▶ **Source material**:
────

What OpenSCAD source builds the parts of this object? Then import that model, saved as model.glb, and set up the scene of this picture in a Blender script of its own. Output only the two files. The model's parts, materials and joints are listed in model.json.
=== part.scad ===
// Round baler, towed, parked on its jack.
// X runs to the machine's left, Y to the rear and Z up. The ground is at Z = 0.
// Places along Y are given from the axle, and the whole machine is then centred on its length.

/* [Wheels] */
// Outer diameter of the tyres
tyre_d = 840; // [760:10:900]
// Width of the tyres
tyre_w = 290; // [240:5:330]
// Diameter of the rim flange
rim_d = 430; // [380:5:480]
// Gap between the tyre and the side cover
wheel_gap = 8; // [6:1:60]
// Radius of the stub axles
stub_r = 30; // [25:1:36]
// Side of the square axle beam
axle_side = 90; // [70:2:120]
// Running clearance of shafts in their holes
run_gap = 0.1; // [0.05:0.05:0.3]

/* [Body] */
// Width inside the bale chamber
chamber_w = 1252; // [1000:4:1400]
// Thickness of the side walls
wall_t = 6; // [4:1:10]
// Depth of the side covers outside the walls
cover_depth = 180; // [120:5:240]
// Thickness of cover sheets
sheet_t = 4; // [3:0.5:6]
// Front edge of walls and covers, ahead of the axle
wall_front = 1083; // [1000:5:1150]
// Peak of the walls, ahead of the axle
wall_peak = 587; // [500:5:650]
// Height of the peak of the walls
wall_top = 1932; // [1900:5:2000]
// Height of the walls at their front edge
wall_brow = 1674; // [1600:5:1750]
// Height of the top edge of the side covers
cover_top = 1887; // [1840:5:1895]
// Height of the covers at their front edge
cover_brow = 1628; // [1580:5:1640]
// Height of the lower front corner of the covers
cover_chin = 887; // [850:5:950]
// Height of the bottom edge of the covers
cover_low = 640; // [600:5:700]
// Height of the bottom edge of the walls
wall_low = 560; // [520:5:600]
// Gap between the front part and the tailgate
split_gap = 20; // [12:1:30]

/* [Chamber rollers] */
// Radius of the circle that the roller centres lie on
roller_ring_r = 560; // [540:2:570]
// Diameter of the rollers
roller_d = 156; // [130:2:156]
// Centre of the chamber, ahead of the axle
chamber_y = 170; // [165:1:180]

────

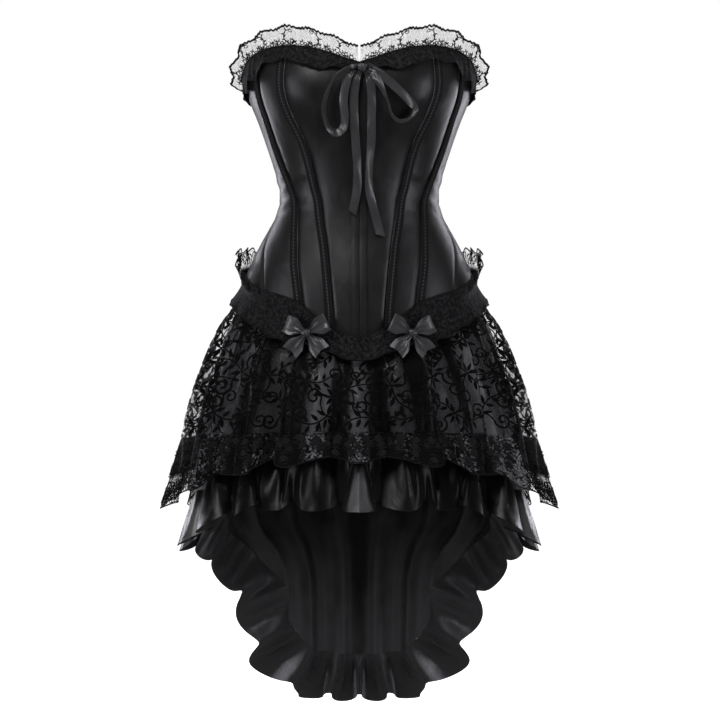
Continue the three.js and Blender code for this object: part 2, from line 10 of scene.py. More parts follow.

────

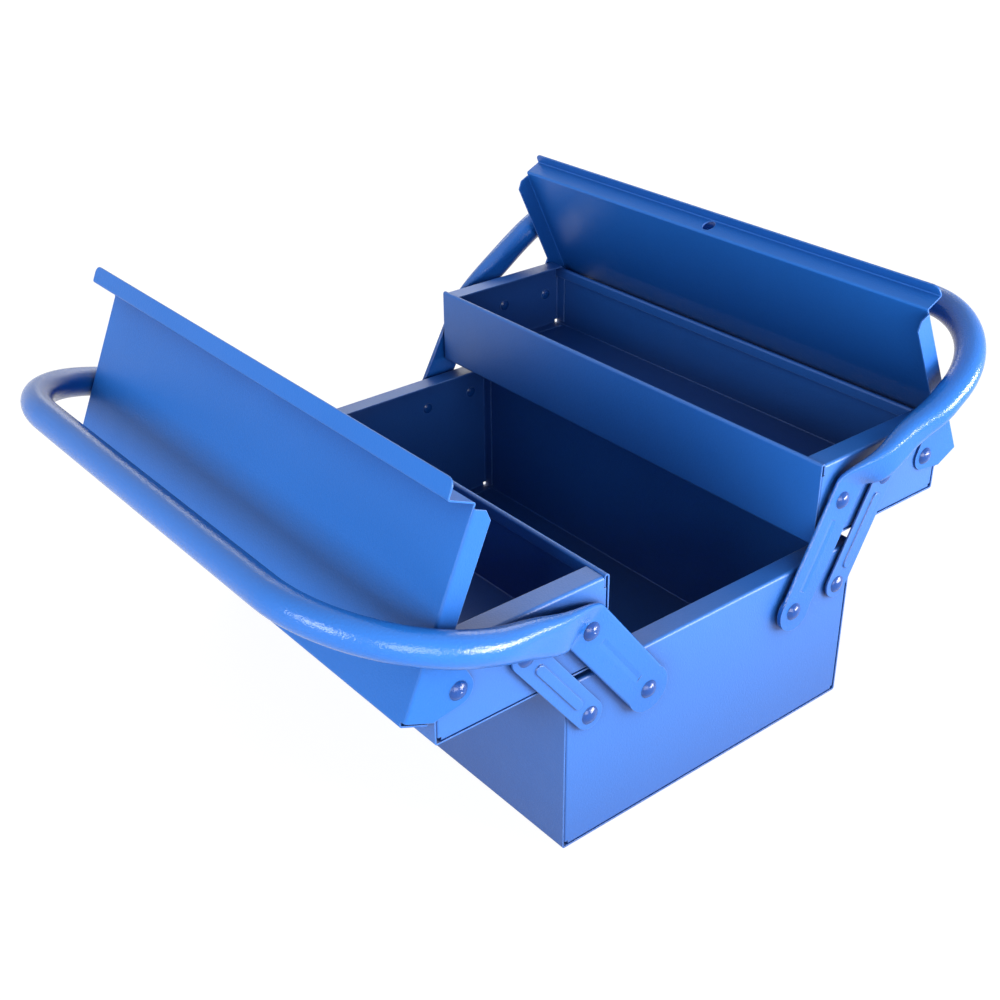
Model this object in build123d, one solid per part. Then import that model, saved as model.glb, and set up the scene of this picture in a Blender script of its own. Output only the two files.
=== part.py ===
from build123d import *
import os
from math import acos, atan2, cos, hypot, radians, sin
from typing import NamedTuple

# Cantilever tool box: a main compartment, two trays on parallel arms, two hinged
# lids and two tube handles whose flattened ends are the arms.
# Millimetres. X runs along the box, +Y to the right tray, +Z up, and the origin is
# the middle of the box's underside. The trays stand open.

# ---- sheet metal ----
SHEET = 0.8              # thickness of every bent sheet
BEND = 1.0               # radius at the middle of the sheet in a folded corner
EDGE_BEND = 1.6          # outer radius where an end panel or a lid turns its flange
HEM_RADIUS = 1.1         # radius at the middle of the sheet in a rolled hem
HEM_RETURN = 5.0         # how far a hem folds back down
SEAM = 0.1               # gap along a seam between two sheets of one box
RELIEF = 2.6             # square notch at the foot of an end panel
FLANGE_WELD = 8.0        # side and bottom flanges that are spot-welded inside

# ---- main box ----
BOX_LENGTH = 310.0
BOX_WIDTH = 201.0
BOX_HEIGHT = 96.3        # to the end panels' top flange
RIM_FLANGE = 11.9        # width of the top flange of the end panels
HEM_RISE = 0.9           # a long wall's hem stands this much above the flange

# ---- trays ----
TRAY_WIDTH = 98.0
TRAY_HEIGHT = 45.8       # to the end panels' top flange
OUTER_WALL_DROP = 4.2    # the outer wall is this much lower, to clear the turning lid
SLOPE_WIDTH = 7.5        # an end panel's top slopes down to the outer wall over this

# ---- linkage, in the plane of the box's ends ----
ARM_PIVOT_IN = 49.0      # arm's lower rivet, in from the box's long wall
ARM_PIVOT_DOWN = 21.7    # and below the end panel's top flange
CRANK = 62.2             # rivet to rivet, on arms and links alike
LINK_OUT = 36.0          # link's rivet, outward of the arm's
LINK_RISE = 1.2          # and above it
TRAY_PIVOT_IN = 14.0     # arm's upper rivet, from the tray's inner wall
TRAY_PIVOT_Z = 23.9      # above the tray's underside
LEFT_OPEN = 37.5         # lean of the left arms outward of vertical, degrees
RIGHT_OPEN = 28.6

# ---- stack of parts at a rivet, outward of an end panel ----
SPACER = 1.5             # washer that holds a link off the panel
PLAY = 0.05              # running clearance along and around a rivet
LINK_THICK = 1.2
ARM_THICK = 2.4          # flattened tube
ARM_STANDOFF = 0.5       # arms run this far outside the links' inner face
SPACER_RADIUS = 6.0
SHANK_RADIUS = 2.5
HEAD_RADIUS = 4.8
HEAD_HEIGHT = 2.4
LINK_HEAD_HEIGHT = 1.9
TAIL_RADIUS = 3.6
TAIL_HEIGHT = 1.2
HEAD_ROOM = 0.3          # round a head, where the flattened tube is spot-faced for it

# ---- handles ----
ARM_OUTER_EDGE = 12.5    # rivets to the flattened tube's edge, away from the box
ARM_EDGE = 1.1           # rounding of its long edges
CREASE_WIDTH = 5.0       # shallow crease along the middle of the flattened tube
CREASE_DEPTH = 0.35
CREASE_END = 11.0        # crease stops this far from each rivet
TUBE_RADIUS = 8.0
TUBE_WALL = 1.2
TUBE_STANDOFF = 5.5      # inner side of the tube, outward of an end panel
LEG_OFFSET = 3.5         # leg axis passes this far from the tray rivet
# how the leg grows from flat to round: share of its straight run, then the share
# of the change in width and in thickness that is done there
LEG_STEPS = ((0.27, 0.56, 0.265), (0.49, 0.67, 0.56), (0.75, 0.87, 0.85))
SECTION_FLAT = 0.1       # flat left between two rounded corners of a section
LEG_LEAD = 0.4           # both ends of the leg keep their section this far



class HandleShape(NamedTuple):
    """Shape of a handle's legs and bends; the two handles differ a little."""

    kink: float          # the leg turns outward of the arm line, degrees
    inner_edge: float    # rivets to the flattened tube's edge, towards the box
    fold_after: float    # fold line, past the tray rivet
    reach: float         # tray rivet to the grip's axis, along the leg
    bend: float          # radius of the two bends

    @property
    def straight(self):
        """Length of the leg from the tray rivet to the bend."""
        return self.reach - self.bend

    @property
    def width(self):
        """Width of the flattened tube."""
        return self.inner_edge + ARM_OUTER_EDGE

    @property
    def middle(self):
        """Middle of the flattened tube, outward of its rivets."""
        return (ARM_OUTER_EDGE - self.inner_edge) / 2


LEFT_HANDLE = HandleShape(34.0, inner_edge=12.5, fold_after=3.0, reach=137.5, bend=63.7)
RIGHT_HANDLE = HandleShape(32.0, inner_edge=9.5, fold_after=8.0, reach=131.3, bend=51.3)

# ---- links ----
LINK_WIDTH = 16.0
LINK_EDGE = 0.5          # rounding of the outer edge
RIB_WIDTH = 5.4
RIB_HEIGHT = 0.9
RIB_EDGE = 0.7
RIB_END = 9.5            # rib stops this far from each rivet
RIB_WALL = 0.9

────

▶ **Task objective**: Copy out precisely the lines that begin at the line containing "Model this object" and end at the line containing "from typing import NamedTuple", including both; write nothing else.

▶ **The solution**:
Model this object in build123d, one solid per part. Then import that model, saved as model.glb, and set up the scene of this picture in a Blender script of its own. Output only the two files.
=== part.py ===
from build123d import *
import os
from math import acos, atan2, cos, hypot, radians, sin
from typing import NamedTuple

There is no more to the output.